▶ Source records
== == ==
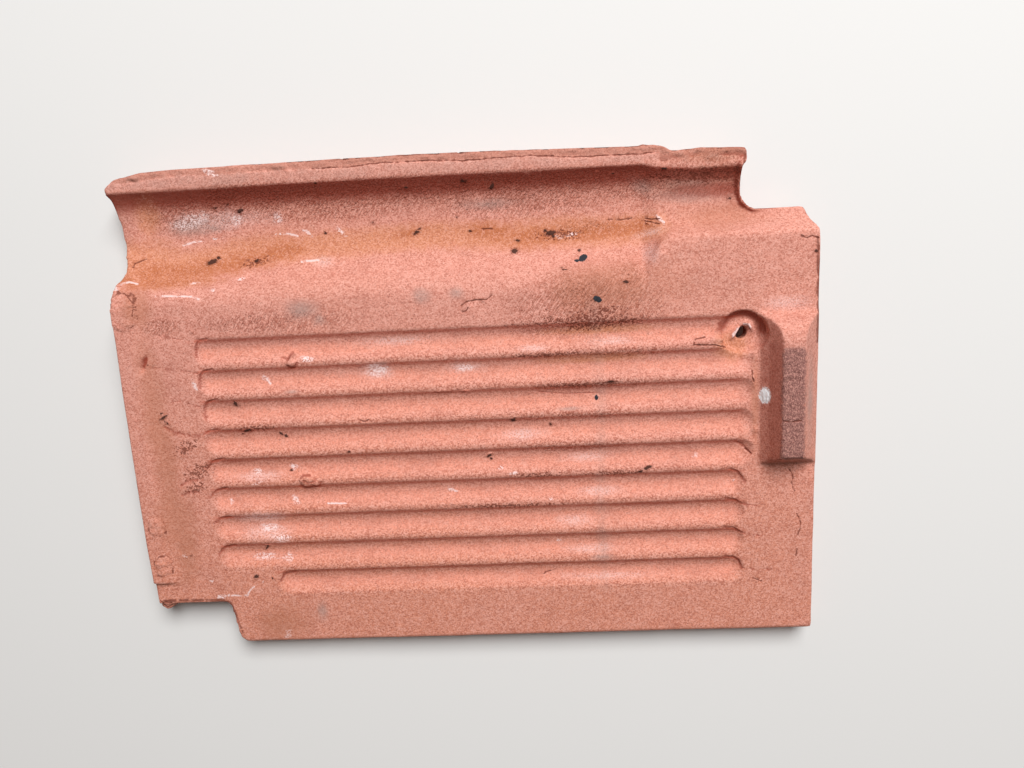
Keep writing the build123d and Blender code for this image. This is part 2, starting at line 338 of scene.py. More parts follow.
places, normals = corner_places(), corner_normals()
x, y, z = places.T
wall = smooth(0.55, 0.3, np.abs(normals[:, 2])) * (z < -0.5)
wander = 0.35 + 0.3 * ripple(places * (1, 1, 0.3), 14, 5) + 0.15 * ripple(places, 4, 9)
lower_right = smooth(285, 305, x) * smooth(8, 4, y)
upper_tail = smooth(168, 176, y) * smooth(12, 6, x)
wander *= 1 - 0.9 * np.maximum(lower_right, upper_tail)
places[:, :2] -= normals[:, :2] * (wall * np.clip(wander, 0, DEEPEST_PUSH))[:, None]
y -= np.interp(x, *zip(*LIP_TRIM)) * smooth(LIP_EDGE - 14, LIP_EDGE - 3, y)
x += np.interp(y, *zip(*TAIL_TRIM)) * smooth(190, 180, y) * smooth(12, 2, x)
print("wall corners moved", int((wall > 0.5).sum()))

# %% Bulges at the lip's ends, the chamfer and the nib's foot
FLASH_END = ((262, 0), (266, 1.2), (269, 2.2), (272, 2.3), (274.5, 1.6), (277, 0))
HEAD_EDGE = 345.2

lip_end = smooth(300, 309, x) * smooth(316, 312, x) * smooth(233.5, 238, y)
x += lip_end * (2.2 - 1.6 * smooth(241, 245, y))
lip_tip = smooth(10, 3, x) * smooth(234, 238, y) * smooth(248, 243, y)
x[:] = np.where(lip_tip > 0, np.maximum(x - 1.5 * lip_tip, 0.15), x)
y += np.interp(x, *zip(*FLASH_END)) * smooth(236, 243, y)
chamfer = smooth(9, 1, np.hypot(x - 335.5, y - 213))
x += 2.4 * chamfer * wall
chamfer = smooth(13, 4, np.hypot(x - 338, y - 210))
x += np.clip(HEAD_EDGE - x, 0, 1.2) * chamfer * wall
nib_foot = smooth(15, 2, z) * smooth(98, 92, y) * smooth(80, 88, y)
nib_foot *= smooth(311, 316, x) * smooth(346, 343, x) * (z > -1)
y += 1.5 * nib_foot
move_corners(places)
print("outline in x from", round(x.min(), 2), "to", round(x.max(), 2))

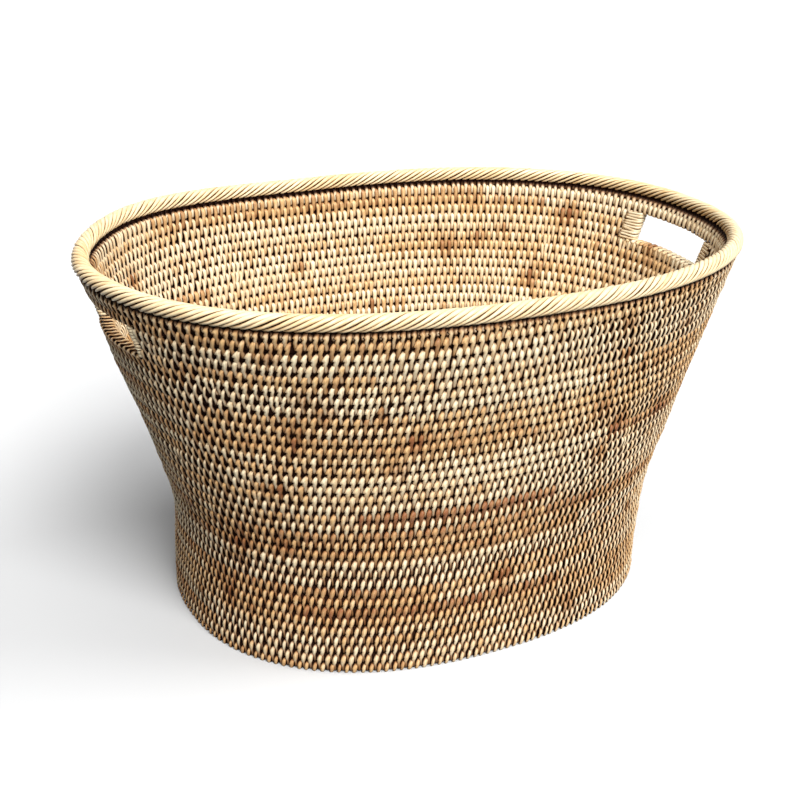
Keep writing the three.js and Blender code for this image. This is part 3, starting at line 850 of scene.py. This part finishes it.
== == ==
▶ The request
Can you reproduce all the material exactly?

▶ Solved exercise
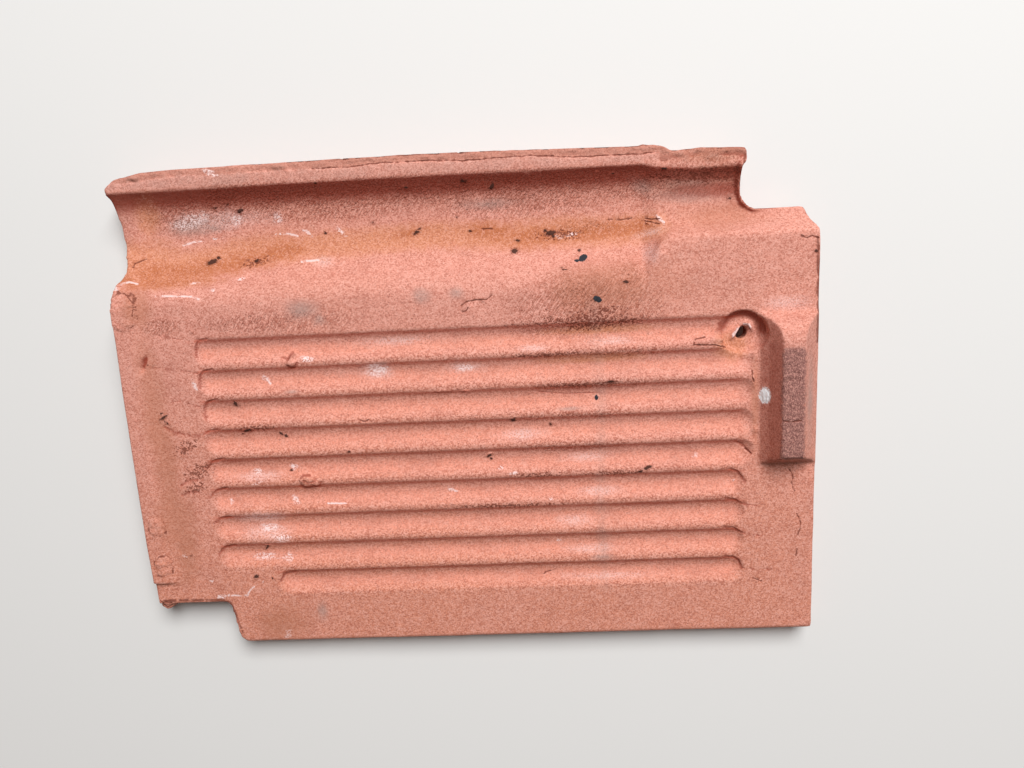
Keep writing the build123d and Blender code for this image. This is part 2, starting at line 338 of scene.py. More parts follow.
places, normals = corner_places(), corner_normals()
x, y, z = places.T
wall = smooth(0.55, 0.3, np.abs(normals[:, 2])) * (z < -0.5)
wander = 0.35 + 0.3 * ripple(places * (1, 1, 0.3), 14, 5) + 0.15 * ripple(places, 4, 9)
lower_right = smooth(285, 305, x) * smooth(8, 4, y)
upper_tail = smooth(168, 176, y) * smooth(12, 6, x)
wander *= 1 - 0.9 * np.maximum(lower_right, upper_tail)
places[:, :2] -= normals[:, :2] * (wall * np.clip(wander, 0, DEEPEST_PUSH))[:, None]
y -= np.interp(x, *zip(*LIP_TRIM)) * smooth(LIP_EDGE - 14, LIP_EDGE - 3, y)
x += np.interp(y, *zip(*TAIL_TRIM)) * smooth(190, 180, y) * smooth(12, 2, x)
print("wall corners moved", int((wall > 0.5).sum()))

# %% Bulges at the lip's ends, the chamfer and the nib's foot
FLASH_END = ((262, 0), (266, 1.2), (269, 2.2), (272, 2.3), (274.5, 1.6), (277, 0))
HEAD_EDGE = 345.2

lip_end = smooth(300, 309, x) * smooth(316, 312, x) * smooth(233.5, 238, y)
x += lip_end * (2.2 - 1.6 * smooth(241, 245, y))
lip_tip = smooth(10, 3, x) * smooth(234, 238, y) * smooth(248, 243, y)
x[:] = np.where(lip_tip > 0, np.maximum(x - 1.5 * lip_tip, 0.15), x)
y += np.interp(x, *zip(*FLASH_END)) * smooth(236, 243, y)
chamfer = smooth(9, 1, np.hypot(x - 335.5, y - 213))
x += 2.4 * chamfer * wall
chamfer = smooth(13, 4, np.hypot(x - 338, y - 210))
x += np.clip(HEAD_EDGE - x, 0, 1.2) * chamfer * wall
nib_foot = smooth(15, 2, z) * smooth(98, 92, y) * smooth(80, 88, y)
nib_foot *= smooth(311, 316, x) * smooth(346, 343, x) * (z > -1)
y += 1.5 * nib_foot
move_corners(places)
print("outline in x from", round(x.min(), 2), "to", round(x.max(), 2))

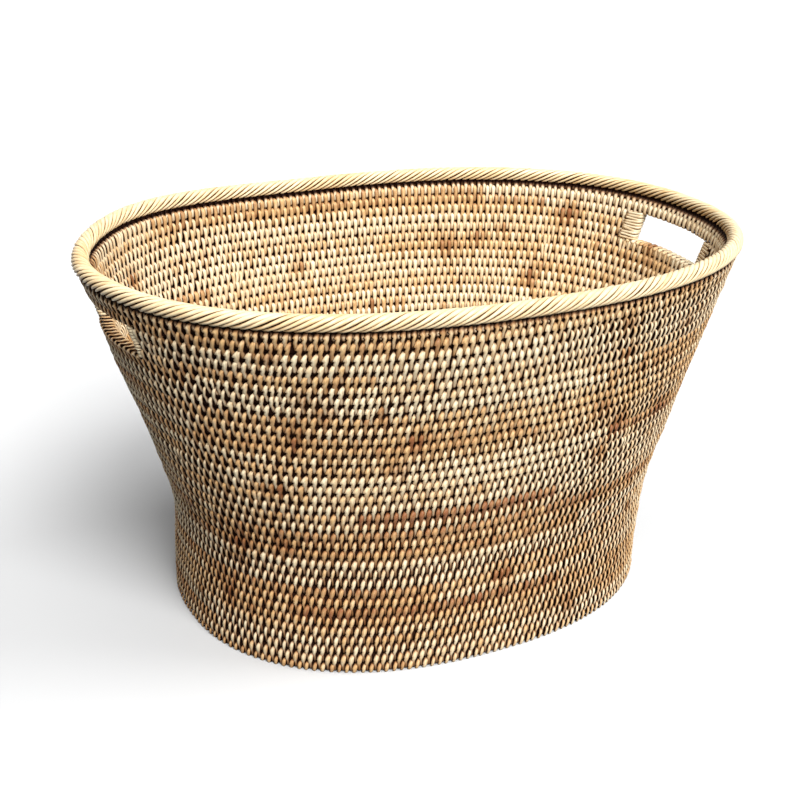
Keep writing the three.js and Blender code for this image. This is part 3, starting at line 850 of scene.py. This part finishes it.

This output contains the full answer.